Charles Green son of ‘a prosperous’ free-hold Yorkshire farmer was born in Swinton towards the end of 1734. He received a broad education with a strong emphasis on science.

John his elder brother took Holy Orders and established a school in Soho, London where Charles found his ‘heavenly passion’ astronomy. After graduating he stayed on for a time teaching mathematics.

In 1760 Charles applied successfully for the position of Assistant Astronomer at Greenwich Observatory where in that capacity he served three (3) Astronomer Royals.

In 1742 James Bradley first of these men succeeded Edmond Halley of comet fame. In 1720 Halley himself had followed John Flamsteed the inaugural Astronomer Royal, appointed by King Charles II in 1675. Flamsteed remained at Greenwich until his death in 1720. Halley then held the post for twenty-two (22) years from 1720 to 1742.
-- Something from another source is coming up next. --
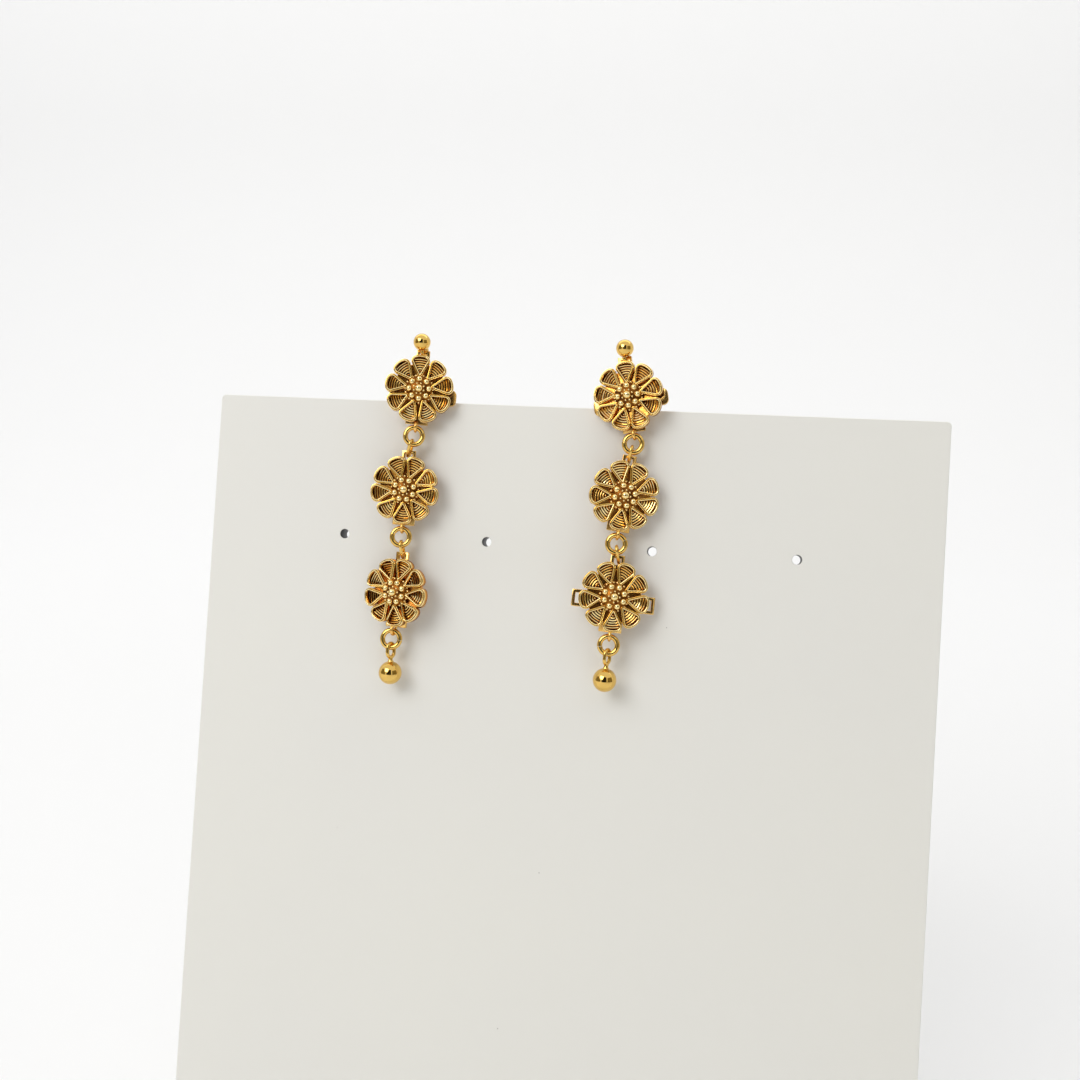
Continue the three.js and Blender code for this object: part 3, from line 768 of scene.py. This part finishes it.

Bradley’s tenure too was lengthy he reigned between 1742 and 1762. Bradley is celebrated principally for his work on the speed of light. In 1728 he estimated light moved at the speed of 295,000 km (183,000 miles) per second.

Three (3) centuries later – 2017 – Bradley’s calculations were amended to 299,790 km (186,290 miles) per second.

‘John Harrison, the man who solved the problem of longitude in 1759’. Peter Ackroyd, Revolution, Macmillan, London, 2016

If only Bradley had stuck to light and left time and longitude to Mr. John Harrison inventor of an accurate marine chronometer – a sea-going ‘pocket-watch’ – many a sea-farer would not have met a watery end.